Il documentario di propaganda

La città degli ebrei
Terezín, la partita di calcio, organizzata per il film di propaganda girato dai nazisti. Disegno realizzato nel 1944, dalla dodicenne Helga WeissovaNell’estate 1944, i nazisti pensarono di sfruttare in modo ancora più efficace Theresienstadt come strumento di propaganda. Pertanto, in agosto-settembre, il regista olandese Kurt Gerron (internato a Terezín) fu incaricato di girare un documentario sulla vita del ghetto-modello. Ovviamente, il film doveva dare una versione assolutamente falsa della realtà di Terezín: una facciata che potesse servire a molteplici scopi. Diffuso all’esterno, il film doveva servire a cancellare una volta per tutte le false voci relative al cattivo trattamento subito dagli ebrei; in Germania, doveva invece suscitare reazioni d’altro tipo, in quanto il contrasto tra l’idilliaca condizione in cui vivevano gli ebrei e la drammatica situazione dei tedeschi, sempre più tormentati dalla fame e dalle bombe, era stridente; dunque, il film poteva suscitare, in molti tedeschi, una legittima e spontanea richiesta di una politica più dura, nei confronti degli israeliti.

Molto spesso si afferma che il titolo del film avrebbe dovuto essere Il Führer regala una città agli ebrei; in realtà, è più probabile che il lavoro dovesse assumere una denominazione più neutra: Theresienstadt. Documentario da un insediamento ebraico.

Come già era accaduto per le visite della Croce Rossa (e, in parte, sfruttando il lavoro già fatto per l’arrivo della delegazione internazionale, il 23 giugno 1944) il ghetto venne ripulito completamente. Scartate le persone magre o malate, tutte le altre vennero in pratica impegnate come comparse: un gruppo di bambine, ad esempio, venne ripreso mentre mangiava in abbondanza, mentre varie persone (uomini e donne, cui venne ordinato di mostrarsi allegri) divennero protagonisti di scene girate in vari laboratori di sartoria e falegnameria.

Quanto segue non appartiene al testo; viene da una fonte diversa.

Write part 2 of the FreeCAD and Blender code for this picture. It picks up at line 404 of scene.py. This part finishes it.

Infine, nel vasto cortile della caserma Amburgo, venne impiantato un campo da calcio e fu organizzata una partita con finti giocatori, mentre un pubblico ancora più finto faceva il tifo.

La messa da Requiem

Qualche tempo dopo la fine delle riprese, regista, tecnici e comparse furono tutti deportati ad Auschwitz. Una sorte identica toccò al direttore d’orchestra Rafael Schächter, ai musicisti e ai coristi che eseguirono la messa da Requiem di Verdi, nell’estate del 1944, in occasione di una visita di Eichmann. L’esecuzione ebbe luogo nell’ospedale, trasformato in teatro, dopo un frettoloso e brutale sgombero di tutti i malati.

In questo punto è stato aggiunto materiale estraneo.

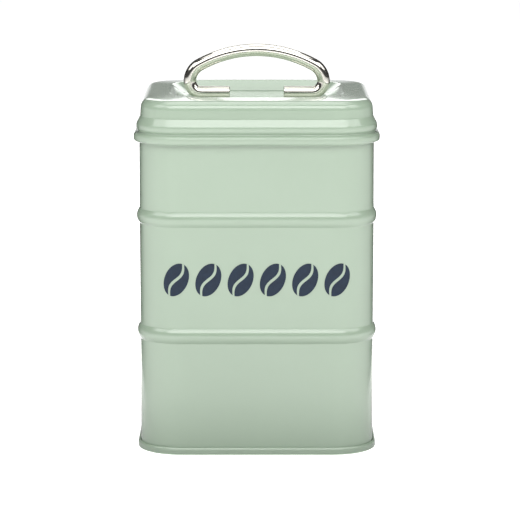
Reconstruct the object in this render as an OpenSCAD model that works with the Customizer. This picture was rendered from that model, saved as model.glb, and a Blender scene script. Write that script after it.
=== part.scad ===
// Square storage tin
// A painted tinplate canister: a beaded body with a lock seam at the back and a double-seamed base,
// and a stepped lid that lifts off, with a bent-rod handle screwed to it and a soft ring inside it.
// Millimetres, +Z up. The tin stands on Z = 0, centred on the Z axis, and its plain front faces -Y.

/* [Body] */
// Width of the wall across the flats
body_w = 110; // [96:1:140]
// Outside radius of the upright corners
corner_r = 20; // [17:1:24]
// Height of the top curl of the wall
wall_top = 154.5; // [120:0.5:220]
// Thickness of the tinplate
sheet = 0.4; // [0.3:0.05:0.5]

/* [Beads] */
// Height of the lower bead's centre, as a share of the wall's height
low_bead = 0.365; // [0.25:0.005:0.45]
// Height of the upper bead's centre, as a share of the wall's height
high_bead = 0.72; // [0.6:0.005:0.8]
// Height of one bead
bead_h = 6.8; // [5:0.2:9]
// How far a bead stands out from the wall
bead_out = 1.25; // [0.8:0.05:1.8]
// Angle of a bead's flanks from the wall
bead_slope = 37; // [30:1:45]

/* [Base] */
// Height of the rolled seam at the foot
seam_h = 3.9; // [3.5:0.1:5]
// Height of the sunk base panel above the ground
panel_z = 4.5; // [4:0.1:8]

/* [Lid] */
// Height of the lid's wall, from its rim to the raised ring on its roof
lid_h = 20.7; // [19:0.1:26]
// How far the lid's rim reaches below the top of the wall
lid_overlap = 8.2; // [7.5:0.1:8.5]
// Depth of the sunk middle of the roof
dish_depth = 4.7; // [3:0.1:6]
// Distance of the raised ring inside the flats of the wall
crest_inset = 13.5; // [12:0.5:15]
// Corner radius of the sunk middle, measured at the raised ring
dish_r = 24; // [14:1:32]

/* [Handle] */
// Diameter of the handle's rod
rod_d = 6.1; // [5.6:0.1:7]
// Distance of the arch's sides inside the raised ring, to the middle of the rod
arch_inset = 9.5; // [8.5:0.5:13]
// Rise of the arch above the lower bends
arch_rise = 15; // [13:0.5:20]
// Radius of the arch's shoulders
shoulder_r = 9; // [7:0.5:11]
// Length of the straight tab at each end of the rod
tab_len = 13.7; // [12:0.1:16]
// Height of the middle of the arch's shoulders above the middle of the tabs
bend_rise = 5.4; // [5:0.1:8]

/* [Screws] */
// Thread diameter of the two handle screws
screw_d = 3; // [2.5:0.5:3]
// Distance of each screw inside the arch's sides
screw_inset = 12.5; // [11:0.5:14]
// Length of thread inside the rod
bite = 4; // [3:0.5:4]

/* [Fits] */
// Gap between the folded layers of a seam
seam_gap = 0.05; // [0.03:0.01:0.1]
// Gap between the soft ring and what it touches
ring_gap = 0.1; // [0.05:0.05:0.3]
// Gap all round a screw in the lid and the washer
screw_gap = 0.2; // [0.1:0.05:0.3]
// Gap all round a screw in its thread
thread_gap = 0.05; // [0.03:0.01:0.1]
// Gap between faces that are screwed together
face_gap = 0.02; // [0.01:0.01:0.05]

/* [Hidden] */

$fn = 96;
ARC_STEPS = 6;
EPS = 0.01;

PAINT = [0.68, 0.78, 0.68];
NICKEL = [0.82, 0.81, 0.77];
ZINC = [0.72, 0.73, 0.75];
SILICONE = [0.9, 0.9, 0.88];

half = body_w / 2;
mid = half - corner_r;
wall_in = half - sheet;

// Folded layers of the foot seam, from the wall outwards
pan_hook = half + seam_gap;
wall_hook = pan_hook + sheet + seam_gap;
pan_skirt = wall_hook + sheet + seam_gap;
seam_out = pan_skirt + sheet;
fold_r = 0.45;
hook_foot = sheet + seam_gap;
seam_drop = 0.9;
seam_r = 1.3;
hook_top = seam_h - seam_drop - sheet - seam_gap;
pan_in = wall_in - seam_gap - sheet;

// Shallow step in the base panel that stiffens it
step_in = 6;
step_w = 1.2;
step_h = 0.8;

// Top curl of the wall, turned inwards so that the lid's groove passes it
curl_gap = 0.4;
curl_h = 1;
curl_r = 0.2;

// Outside radius where a bead leaves the wall
bead_foot = 0.9;

// Lock seam down the back of the wall
lock_w = 5;
lock_depth = 0.9;
lock_foot = panel_z + sheet + 1;
lock_head = wall_top - 3;

// Lid, from its rim upwards
rim_z = wall_top - lid_overlap;
lid_top = rim_z + lid_h;
floor_top = lid_top - dish_depth;
floor_under = floor_top - sheet;
rim_out = half + 2.7;
rim_in = half + 0.9;
rim_h = 3.5;
rim_curl = 1.3;
hem_h = 2.2;
groove = half + 0.35;
groove_z = rim_z + 4.6;
bulge = half + 1.4;
bulge_r = 2.6;
bulge_foot = rim_z + 6.1;
bulge_head = rim_z + 8.2;
waist = half - 0.5;
waist_z = rim_z + 11.7;
tier = half - 0.9;
tier_z = lid_top - 0.9;
crest = half - crest_inset;
land_w = 0.6;
dish_mid = crest - dish_r;
dish_wall = 6.8;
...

Tutte le testimonianze concordano nell’affermare che il complesso lavoro di Verdi venne suonato e cantato in modo magistrale; inoltre, nei ricordi dei superstiti, si è impressa in modo indelebile l’enfasi con cui i coristi innalzarono l’invocazione: <<Libera nos!>>.

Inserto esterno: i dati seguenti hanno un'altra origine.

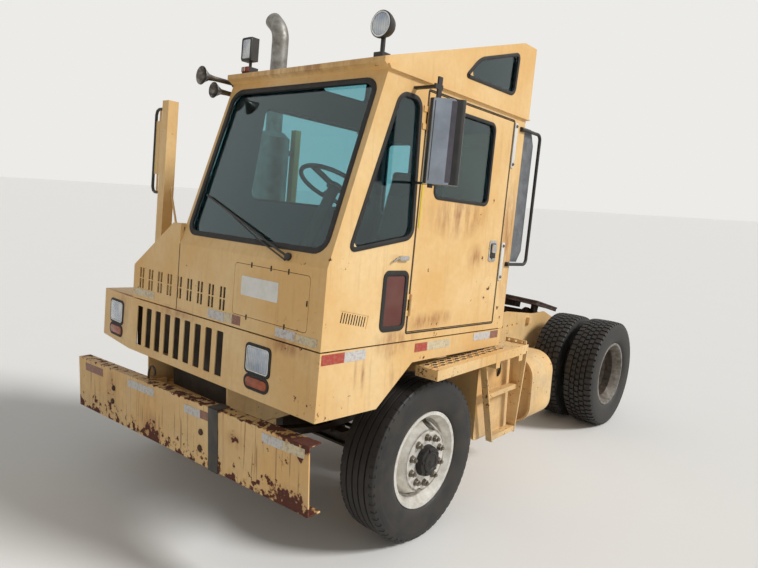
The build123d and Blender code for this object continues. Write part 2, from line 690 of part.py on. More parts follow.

Alcune scelte di Schächter furono coraggiose e polemiche. Intanto, dopo aver imparato che l’esecuzione avrebbe avuto luogo di fronte ad Eichmann e ad altre autorità naziste, il direttore disse in modo esplicito al comandante del campo che nessuno - né lui, né i musicisti - sul palco, avrebbe fatto l’inchino al pubblico. Inoltre, nel momento in cui decise di mettere in scena un’opera non ebraica, bensì cattolica, musicata da un italiano, Schächter (che oltre tutto, personalmente, era ateo) si propose lanciare un preciso messaggio di valore universale, rifiutando qualsiasi razzismo. Come quell’opera poteva esprimere i tormenti e le speranze degli ebrei rinchiusi a Terezín, allo stesso modo, secondo Schächter, qualunque essere umano non ebreo avrebbe potuto riconoscersi in tutte quelle opere che invece i nazisti disprezzavano e giudicavano degenerate, solo perché prodotte da artisti ebrei.